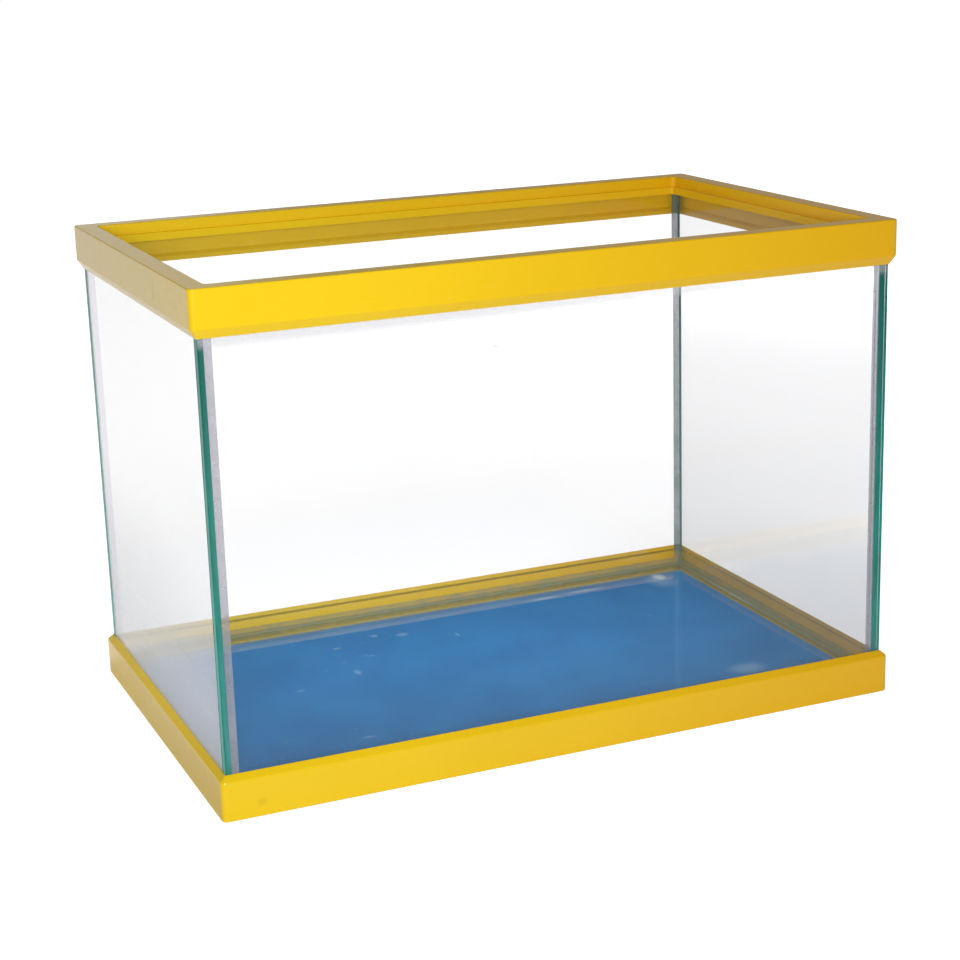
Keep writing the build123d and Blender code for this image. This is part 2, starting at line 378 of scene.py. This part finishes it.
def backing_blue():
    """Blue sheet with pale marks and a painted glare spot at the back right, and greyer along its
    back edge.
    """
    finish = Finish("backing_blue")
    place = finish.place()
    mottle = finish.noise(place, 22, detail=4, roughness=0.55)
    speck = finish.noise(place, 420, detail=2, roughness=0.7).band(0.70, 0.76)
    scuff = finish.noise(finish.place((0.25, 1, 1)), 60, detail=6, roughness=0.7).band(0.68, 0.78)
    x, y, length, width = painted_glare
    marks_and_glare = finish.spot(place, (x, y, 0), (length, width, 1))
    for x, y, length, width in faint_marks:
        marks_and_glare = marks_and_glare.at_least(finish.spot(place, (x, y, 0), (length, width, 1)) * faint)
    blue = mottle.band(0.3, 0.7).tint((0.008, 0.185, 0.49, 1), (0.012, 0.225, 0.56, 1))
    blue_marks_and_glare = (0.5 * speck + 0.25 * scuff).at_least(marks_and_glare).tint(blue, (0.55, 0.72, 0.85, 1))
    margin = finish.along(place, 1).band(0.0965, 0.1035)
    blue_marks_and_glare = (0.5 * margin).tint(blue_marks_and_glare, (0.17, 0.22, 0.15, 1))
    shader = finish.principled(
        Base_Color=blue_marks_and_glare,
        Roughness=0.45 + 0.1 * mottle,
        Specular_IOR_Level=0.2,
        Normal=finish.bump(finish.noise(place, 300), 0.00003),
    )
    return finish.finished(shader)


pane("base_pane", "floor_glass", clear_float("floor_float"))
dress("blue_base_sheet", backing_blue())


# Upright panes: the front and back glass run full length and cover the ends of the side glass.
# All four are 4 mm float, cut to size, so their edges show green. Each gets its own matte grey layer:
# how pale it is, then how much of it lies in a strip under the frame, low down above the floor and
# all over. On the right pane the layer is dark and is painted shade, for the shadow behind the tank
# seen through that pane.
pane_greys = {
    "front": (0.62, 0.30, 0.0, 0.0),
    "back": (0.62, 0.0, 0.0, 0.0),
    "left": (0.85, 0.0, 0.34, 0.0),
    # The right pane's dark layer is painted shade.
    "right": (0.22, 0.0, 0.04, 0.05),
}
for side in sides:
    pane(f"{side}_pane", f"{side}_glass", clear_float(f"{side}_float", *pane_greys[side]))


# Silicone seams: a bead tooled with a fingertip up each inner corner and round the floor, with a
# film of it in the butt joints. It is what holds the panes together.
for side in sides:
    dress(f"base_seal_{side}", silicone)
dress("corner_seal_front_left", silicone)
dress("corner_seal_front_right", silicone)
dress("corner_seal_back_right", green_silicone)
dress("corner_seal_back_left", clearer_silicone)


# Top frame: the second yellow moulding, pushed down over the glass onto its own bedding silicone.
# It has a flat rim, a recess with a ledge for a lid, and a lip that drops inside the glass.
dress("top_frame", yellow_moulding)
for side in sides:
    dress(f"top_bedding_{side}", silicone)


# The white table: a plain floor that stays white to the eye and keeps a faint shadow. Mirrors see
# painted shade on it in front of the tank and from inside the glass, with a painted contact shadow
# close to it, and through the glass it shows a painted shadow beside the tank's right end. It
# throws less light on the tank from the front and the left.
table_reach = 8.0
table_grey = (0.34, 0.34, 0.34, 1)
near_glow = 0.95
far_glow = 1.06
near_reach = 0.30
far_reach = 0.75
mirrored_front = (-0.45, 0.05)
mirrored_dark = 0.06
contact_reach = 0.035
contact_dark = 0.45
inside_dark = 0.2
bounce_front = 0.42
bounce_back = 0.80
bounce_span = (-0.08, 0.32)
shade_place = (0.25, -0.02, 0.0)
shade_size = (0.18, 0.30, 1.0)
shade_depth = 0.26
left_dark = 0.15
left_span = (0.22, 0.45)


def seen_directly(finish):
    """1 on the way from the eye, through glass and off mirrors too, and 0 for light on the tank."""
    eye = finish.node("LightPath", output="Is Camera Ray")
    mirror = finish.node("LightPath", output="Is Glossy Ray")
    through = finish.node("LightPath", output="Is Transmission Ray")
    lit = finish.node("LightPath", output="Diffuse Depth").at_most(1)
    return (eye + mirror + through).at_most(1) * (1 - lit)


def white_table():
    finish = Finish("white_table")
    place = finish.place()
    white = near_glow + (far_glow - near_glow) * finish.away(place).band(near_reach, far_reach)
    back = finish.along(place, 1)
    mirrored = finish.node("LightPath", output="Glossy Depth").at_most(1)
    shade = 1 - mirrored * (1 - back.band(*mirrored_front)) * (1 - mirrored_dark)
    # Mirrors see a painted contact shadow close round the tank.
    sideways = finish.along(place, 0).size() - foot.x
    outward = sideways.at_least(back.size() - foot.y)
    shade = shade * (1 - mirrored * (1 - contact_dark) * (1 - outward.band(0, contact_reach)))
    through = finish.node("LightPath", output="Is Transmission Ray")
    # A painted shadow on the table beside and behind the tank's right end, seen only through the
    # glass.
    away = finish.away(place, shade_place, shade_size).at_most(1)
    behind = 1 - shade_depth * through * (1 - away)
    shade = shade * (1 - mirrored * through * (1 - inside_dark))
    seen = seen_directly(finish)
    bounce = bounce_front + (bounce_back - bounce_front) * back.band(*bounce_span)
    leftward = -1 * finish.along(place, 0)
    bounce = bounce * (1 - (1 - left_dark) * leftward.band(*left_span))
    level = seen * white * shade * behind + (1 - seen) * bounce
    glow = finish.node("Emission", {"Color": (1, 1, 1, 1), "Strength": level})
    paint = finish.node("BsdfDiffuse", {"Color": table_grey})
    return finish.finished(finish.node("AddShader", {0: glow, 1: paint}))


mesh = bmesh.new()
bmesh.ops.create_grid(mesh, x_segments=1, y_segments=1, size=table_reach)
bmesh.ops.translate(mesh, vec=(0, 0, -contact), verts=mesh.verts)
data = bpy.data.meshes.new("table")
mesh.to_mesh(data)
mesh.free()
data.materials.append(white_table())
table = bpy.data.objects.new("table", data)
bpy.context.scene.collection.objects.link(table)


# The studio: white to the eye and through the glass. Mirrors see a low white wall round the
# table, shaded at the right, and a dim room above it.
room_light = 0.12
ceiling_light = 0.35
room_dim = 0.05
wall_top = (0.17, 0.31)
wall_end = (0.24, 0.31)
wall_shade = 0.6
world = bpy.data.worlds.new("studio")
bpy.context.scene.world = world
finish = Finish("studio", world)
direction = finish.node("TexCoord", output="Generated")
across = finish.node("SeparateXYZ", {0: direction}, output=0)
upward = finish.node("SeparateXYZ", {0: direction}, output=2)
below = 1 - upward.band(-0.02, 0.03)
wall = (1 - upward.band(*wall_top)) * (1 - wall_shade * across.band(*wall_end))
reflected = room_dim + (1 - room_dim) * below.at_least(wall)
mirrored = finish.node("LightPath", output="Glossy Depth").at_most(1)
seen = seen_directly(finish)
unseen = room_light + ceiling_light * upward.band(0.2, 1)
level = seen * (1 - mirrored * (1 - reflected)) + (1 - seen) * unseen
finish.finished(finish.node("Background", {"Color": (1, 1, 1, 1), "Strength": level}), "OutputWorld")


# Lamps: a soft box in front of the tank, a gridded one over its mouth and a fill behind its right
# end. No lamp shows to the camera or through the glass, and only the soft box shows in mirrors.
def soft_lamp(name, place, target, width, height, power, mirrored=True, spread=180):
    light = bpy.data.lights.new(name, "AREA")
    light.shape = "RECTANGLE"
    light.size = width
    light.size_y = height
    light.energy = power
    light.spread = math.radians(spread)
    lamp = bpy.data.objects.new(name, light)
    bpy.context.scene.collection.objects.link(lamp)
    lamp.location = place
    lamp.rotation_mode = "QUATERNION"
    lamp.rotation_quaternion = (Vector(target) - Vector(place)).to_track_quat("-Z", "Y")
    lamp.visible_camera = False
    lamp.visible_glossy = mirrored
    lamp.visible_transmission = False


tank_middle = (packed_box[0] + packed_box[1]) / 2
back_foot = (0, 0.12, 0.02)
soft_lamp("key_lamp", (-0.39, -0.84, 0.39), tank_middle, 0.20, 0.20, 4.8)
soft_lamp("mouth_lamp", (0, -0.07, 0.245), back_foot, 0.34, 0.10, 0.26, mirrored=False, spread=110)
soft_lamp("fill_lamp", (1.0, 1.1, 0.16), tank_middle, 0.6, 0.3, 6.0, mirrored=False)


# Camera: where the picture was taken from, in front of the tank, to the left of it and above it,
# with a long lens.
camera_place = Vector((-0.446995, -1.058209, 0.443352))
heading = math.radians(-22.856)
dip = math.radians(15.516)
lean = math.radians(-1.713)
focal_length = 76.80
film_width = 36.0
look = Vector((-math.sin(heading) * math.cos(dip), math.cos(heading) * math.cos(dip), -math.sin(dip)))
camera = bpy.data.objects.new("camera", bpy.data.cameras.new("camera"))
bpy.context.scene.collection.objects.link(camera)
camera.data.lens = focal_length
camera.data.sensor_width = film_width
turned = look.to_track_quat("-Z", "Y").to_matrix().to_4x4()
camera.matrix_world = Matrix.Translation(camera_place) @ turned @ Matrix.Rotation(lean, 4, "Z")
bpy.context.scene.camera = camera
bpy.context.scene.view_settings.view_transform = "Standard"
....................
* _Short task_
Write down every line of the data above that includes the string "scene".

* _Task result_
Keep writing the build123d and Blender code for this image. This is part 2, starting at line 378 of scene.py. This part finishes it.
bpy.context.scene.collection.objects.link(table)
bpy.context.scene.world = world
    bpy.context.scene.collection.objects.link(lamp)
bpy.context.scene.collection.objects.link(camera)
bpy.context.scene.camera = camera
bpy.context.scene.view_settings.view_transform = "Standard"